6. How to handle scientific names of genera,

families, etc.

1. Culex pipiens is the name of a species in the KINGDOM Animalia. Its further classification is:

Culex pipiens 
Culex pipiens pipiens 

2. The scientific names of subspecies through kingdom are all considered to be Latin, not English. The groups (= taxa, singular taxon) of organisms from tribe through kingdom are all considered to be plural: write Culicidae are (not Culicidae is), Diptera are (not Diptera is).

3. The names Animalia, Arthropoda, and Insecta are translated into English as animals, arthropods, and insects. The name Diptera can be translated as dipterans, or as flies. The family name Culicidae can be translated as culicids, or as mosquitoes. It is incorrect to write "a Culicidae": write instead "a culicid." Any family name can be translated into English by the same method (change the initial letter from upper to lower case, and delete the "ae."

4. The scientific name of a genus is a noun in the singular. The scientific name of a species is a binomen (i.e., consists of two words). The scientific name of a subspecies is a trinomen (i.e., consists of three words). The names of genera, species and subspecies are conventionally underlined or placed in italics.

5. The rules for naming animals (vertebrates and invertebrates) are made by the International Commission on Zoological Nomenclature. The rules are published in International Code of Zoological Nomenclature, and they are revised from time to time.

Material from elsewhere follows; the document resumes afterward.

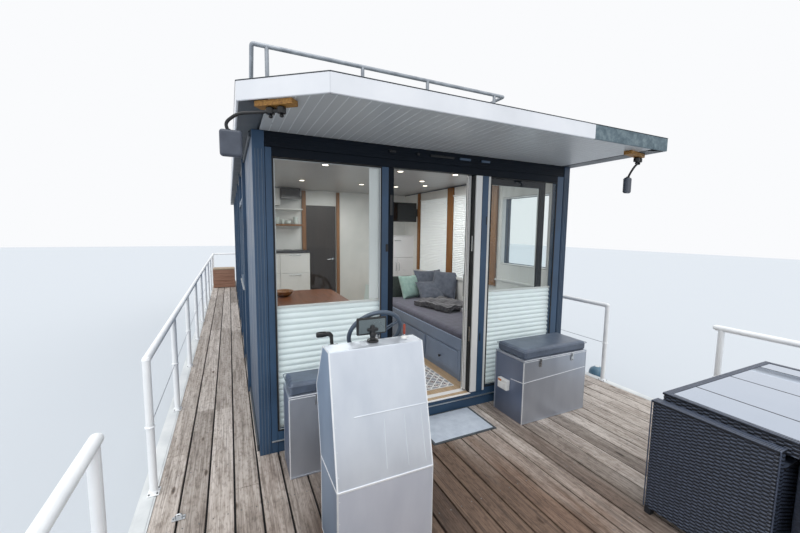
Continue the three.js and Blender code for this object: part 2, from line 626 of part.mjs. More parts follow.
// Outboard motor: clamp bracket on the transom, swivel bracket, motor and propeller
const transomFace = platform.stern + 40 + seat;
const tilt = { tube: 14, earOut: 95, earIn: 75 };
function makeClamp() {
  const x = motor.x;
  const plate = block(x - 130, x + 130, transomFace, transomFace + 18, -380, -2);
  const ears = [-1, 1].map((s) => {
    const [a, b] = [x + s * tilt.earIn, x + s * tilt.earOut].sort((p, q) => p - q);
    return block(a, b, transomFace + 10, 10085, -120, 80);
  });
  const [tubeFrom, tubeTo] = [x - tilt.earOut, x + tilt.earOut];
  const tube = rod([tubeFrom, motor.tiltY, motor.tiltZ], [tubeTo, motor.tiltY, motor.tiltZ], tilt.tube, 16);
  return join([plate, ...ears, tube]);
}
addPart('outboard_clamp', makeClamp(), 'cowlGrey');
const pin = { radius: 16, top: 82, bottom: -336 };
function makeSwivel() {
  const x = motor.x;
  const head = block(x - 68, x + 68, motor.tiltY - 25, motor.tiltY + 60, 20, 75);
  const post = block(x - 42, x + 42, motor.steerY - 45, motor.steerY + 25, pin.bottom + 6, 75);
  const tube = rod([x - 80, motor.tiltY, motor.tiltZ], [x + 80, motor.tiltY, motor.tiltZ], tilt.tube + 0.4, 16);
  const bore = rod([x, motor.steerY, pin.bottom], [x, motor.steerY, pin.top + 20], pin.radius + 0.4, 16);
  return cutAll(join([head, post]), [tube, bore]);
}
addPart('outboard_swivel', makeSwivel(), 'cowlGrey');
const shaft = { z: -750, radius: 9, gearcase: 42, gearcaseBack: 10385 };
function makeMotor() {
  const x = motor.x;
  const y = motor.steerY;
  const cowl = prism('z', [
    [x - 110, 9990], [x + 110, 9990], [x + 180, 10110], [x + 170, 10400],
    [x + 110, motor.cowlBack], [x - 110, motor.cowlBack], [x - 170, 10400], [x - 180, 10110],
  ], 150, 620);
  return join([
    cowl,
    block(x - 45, x + 45, y - 30, y + 160, pin.top, 151),
    rod([x, y, pin.bottom - 30], [x, y, pin.top + 5], pin.radius, 16),
    block(x - 40, x + 40, y - 30, y + 80, pin.bottom - 44, pin.bottom),
    block(x - 55, x + 55, y + 55, y + 200, -500, 151),
    block(x - 22, x + 22, y + 65, y + 190, -740, -499),
    block(x - 95, x + 95, y + 10, y + 330, -640, -630),
    rod([x, y + 40, shaft.z], [x, shaft.gearcaseBack, shaft.z], shaft.gearcase, 12),
    block(x - 6, x + 6, y + 90, y + 230, hullBottom + 14, shaft.z),
    rod([x, y + 100, shaft.z], [x, shaft.gearcaseBack + 55, shaft.z], shaft.radius, 12),
  ]);
}
addPart('outboard_motor', makeMotor(), 'cowlGrey');
function makePropeller() {
  const hubFrom = shaft.gearcaseBack + 6;
  const hub = rod([motor.x, hubFrom, shaft.z], [motor.x, hubFrom + 62, shaft.z], 34, 12);
  const bore = rod([motor.x, hubFrom - 1, shaft.z], [motor.x, hubFrom + 52, shaft.z], shaft.radius + 0.4, 12);
  const blades = [0, 1, 2].map((i) => {
    const blade = new THREE.BoxGeometry(78, 12, 76);
    blade.translate(0, 0, 66);
    blade.applyMatrix4(new THREE.Matrix4().makeRotationZ(0.55));
    blade.applyMatrix4(new THREE.Matrix4().makeRotationY((i * 2 * Math.PI) / 3));
    blade.translate(motor.x, hubFrom + 31, shaft.z);
    return solidOf(blade);
  });
  return join([hub, ...blades]).subtract(bore);
}
addPart('outboard_propeller', makePropeller(), 'sheetAluminium');

// Inside the cabin: daybed, mattress, kitchen, cabinet, table and chair
const floorZ = cabin.floorTop + seat;
const bed = {
  x0: 1905, x1: 2914, y0: 260, y1: 2400, top: 470, headboard: 40, headboardTop: 930, mattress: 150,
};
addPart('daybed', join([
  block(bed.x0, bed.x1, bed.y0, bed.y1, floorZ, bed.top),
  block(bed.x0, bed.x1, bed.y1 - 1, bed.y1 + bed.headboard, floorZ, bed.headboardTop),
]), 'furnitureGrey');
addPart('mattress', block(
  bed.x0 + 20, bed.x1 - 10, bed.y0 + 20, bed.y1 - 10, bed.top + seat, bed.top + bed.mattress
), 'mattressTaupe');
const unit = {
  y0: 3250, y1: partitionY - seat, port: cabin.width - cabin.wall - seat, starboard: cabin.wall + seat,
};
addPart('tall_cabinet', block(2250, unit.port, unit.y0, unit.y1, floorZ, 1550), 'interiorWhite');
addPart('kitchen_counter', block(unit.starboard, 1020, unit.y0, unit.y1, floorZ, 1300), 'interiorWhite');
addPart('inner_table', join([
  block(200, 1000, 700, 1900, 850, 885),
  block(560, 640, 1260, 1340, 140, 851),
  block(400, 800, 1100, 1500, floorZ, 141),
]), 'brownWood');
addPart('inner_chair', join([
  block(1050, 1460, 1250, 1670, 560, 600),
  block(1420, 1460, 1250, 1670, 599, 960),
  block(1060, 1450, 1260, 1300, floorZ, 561),
  block(1060, 1450, 1620, 1660, floorZ, 561),
]), 'pleatedFabric');

export default houseboat;
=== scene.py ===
import math
import random
import bmesh
import bpy
import numpy as np
from mathutils import Matrix, Vector


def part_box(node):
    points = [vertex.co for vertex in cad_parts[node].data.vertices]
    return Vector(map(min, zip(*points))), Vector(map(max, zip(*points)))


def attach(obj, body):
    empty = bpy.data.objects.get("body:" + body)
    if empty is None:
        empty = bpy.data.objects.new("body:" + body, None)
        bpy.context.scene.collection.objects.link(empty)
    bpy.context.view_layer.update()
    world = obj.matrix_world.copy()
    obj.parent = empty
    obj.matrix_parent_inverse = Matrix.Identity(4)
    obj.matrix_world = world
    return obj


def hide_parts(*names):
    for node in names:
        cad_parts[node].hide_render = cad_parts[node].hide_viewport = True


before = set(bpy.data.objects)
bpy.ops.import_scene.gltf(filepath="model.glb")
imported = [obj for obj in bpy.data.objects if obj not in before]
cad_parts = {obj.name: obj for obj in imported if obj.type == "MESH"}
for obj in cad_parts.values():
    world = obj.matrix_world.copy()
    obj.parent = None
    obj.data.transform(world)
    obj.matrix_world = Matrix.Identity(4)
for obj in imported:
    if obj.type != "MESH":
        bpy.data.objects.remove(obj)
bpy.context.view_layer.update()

# Every place below is in metres from the deck datum: the cabin's front starboard corner on the planks
datum = Vector((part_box("front_frame")[0].x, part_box("front_frame")[0].y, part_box("deck_fore")[1].z))
waterline = 0.29


def nodeBox(node):
    low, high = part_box(node)
    return low - datum, high - datum


def link(name, data):
    held = bpy.data.objects.new(name, data)
    bpy.context.scene.collection.objects.link(held)
    return held


# Camera where the photographer stood, at the rail of the foredeck
viewpoint = {"lens": 16.24, "sensor": 36.0, "yaw": 25.289, "pitch": 5.701, "roll": -0.662,
    "place": (-0.153, -2.658, 1.640)}


def makeCamera():
    yaw, pitch, roll = (math.radians(viewpoint[key]) for key in ("yaw", "pitch", "roll"))
    ahead = Vector((math.sin(yaw) * math.cos(pitch), math.cos(yaw) * math.cos(pitch), -math.sin(pitch)))
    level = Vector((math.cos(yaw), -math.sin(yaw), 0.0))
    upright = level.cross(ahead)
    right = level * math.cos(roll) - upright * math.sin(roll)
    top = upright * math.cos(roll) + level * math.sin(roll)
    camera = bpy.data.cameras.new("deckCamera")
    camera.lens, camera.sensor_width, camera.sensor_fit = viewpoint["lens"], viewpoint["sensor"], "HORIZONTAL"
    camera.clip_start, camera.clip_end = 0.05, 200
    holder = link("deckCamera", camera)
    turn = Matrix((right, top, -ahead)).transposed()
    holder.matrix_world = Matrix.Translation(datum + Vector(viewpoint["place"])) @ turn.to_4x4()
    bpy.context.scene.camera = holder


makeCamera()


def toLinear(hexColour):
    channels = [int(hexColour[i:i + 2], 16) / 255 for i in (1, 3, 5)]
    return tuple(c / 12.92 if c <= 0.04045 else ((c + 0.055) / 1.055) ** 2.4 for c in channels) + (1.0,)


# Adds a node, or fills one in: small letters are its settings, the rest inputs, a value or (node, output)
def addNode(tree, kind, entries):
    node = tree.nodes.new("ShaderNode" + kind) if isinstance(kind, str) else kind
    for key, value in entries.items():
        if key == "stops":
            elements = node.color_ramp.elements
            while len(elements) < len(value):
                elements.new(0.5)
            for element, (position, hexColour) in zip(elements, value):
                element.position = position
                element.color = toLinear(hexColour)
        elif isinstance(key, str) and key[0].islower():
            setattr(node, key, value)
        elif isinstance(value, tuple) and isinstance(value[0], bpy.types.Node):
            tree.links.new(value[0].outputs[value[1]], node.inputs[key])
        else:
            node.inputs[key].default_value = value
    return node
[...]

6. The rules for naming plants are published in the International Code of Botanical Nomenclature. They are completely independent of those for naming animals, but they have many points in common, including the use of Latin for all scientific names of plants. Because of complete independence, the scientific name of a genus or species of plant may be the same as the name of a genus or species of animal. Names of the higher taxa of plants (tribes, families, orders, etc.) do not have the same endings as those of animals. Plant family names typically end in -aceae (not -idae), plant order names end in -ales (this varies in animal order names).

7. The word "variety" means something less than subspecies, and has no formal standing in zoological nomenclature. However, in botany there are two formal categories below the level of subspecies: they are variety (abbreviated var.) and forma (abbreviated f.).

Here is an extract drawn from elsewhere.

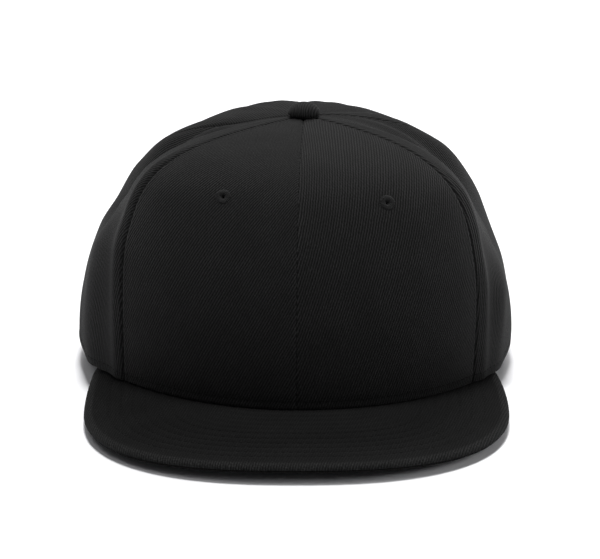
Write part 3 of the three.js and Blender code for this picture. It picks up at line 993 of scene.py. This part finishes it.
def weave_map(azimuth, share, middle, lean):
    """Place of each point on the flat cloth, turned so that the ribs run along its second axis."""
    table = np.linspace(0, 1, 80)
    spine = base_point(middle, table)
    run = np.concatenate([[0], np.cumsum(np.linalg.norm(np.diff(spine, axis=0), axis=1))])
    width = np.linalg.norm(base_point(middle + 1, table) - base_point(middle - 1, table), axis=1)
    u = np.radians(azimuth - middle) * np.interp(share, table, width / math.radians(2))
    v = np.interp(share, table, run)
    tilt = math.radians(lean)
    return np.stack([u * math.cos(tilt) - v * math.sin(tilt), u * math.sin(tilt) + v * math.cos(tilt)], -1)


def rounded_rows(low, azimuth, thick, top, count):
    """Shares of a panel's rows from its rounded lower edge to the top, and the edge's depth at each."""
    turn = np.linspace(0, np.pi / 2, 6)[:, None]
    step = np.linalg.norm(base_point(azimuth, low + 0.01) - base_point(azimuth, low), axis=-1) / 0.01
    lead = low + thick / 2 * (1 - np.cos(turn)) / step
    rest = lead[-1] + (top - lead[-1]) * np.linspace(0, 1, count)[1:, None] ** 1.25
    depth = np.concatenate([thick / 2 * (1 - np.sin(turn)), np.zeros((count - 1, 1))])
    return np.concatenate([lead, rest]), depth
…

8. The word "type" has special meaning in biology. The type (i.e., type species) is the species that has been designated in the taxonomic literature as typical of a genus. The type (i.e., holotype) is the specimen that has been designated in the taxonomic literature as typical of a species. See a textbook on taxonomy for more information.

9. The words "variety" and "type" are not used in the same way by non-biologists.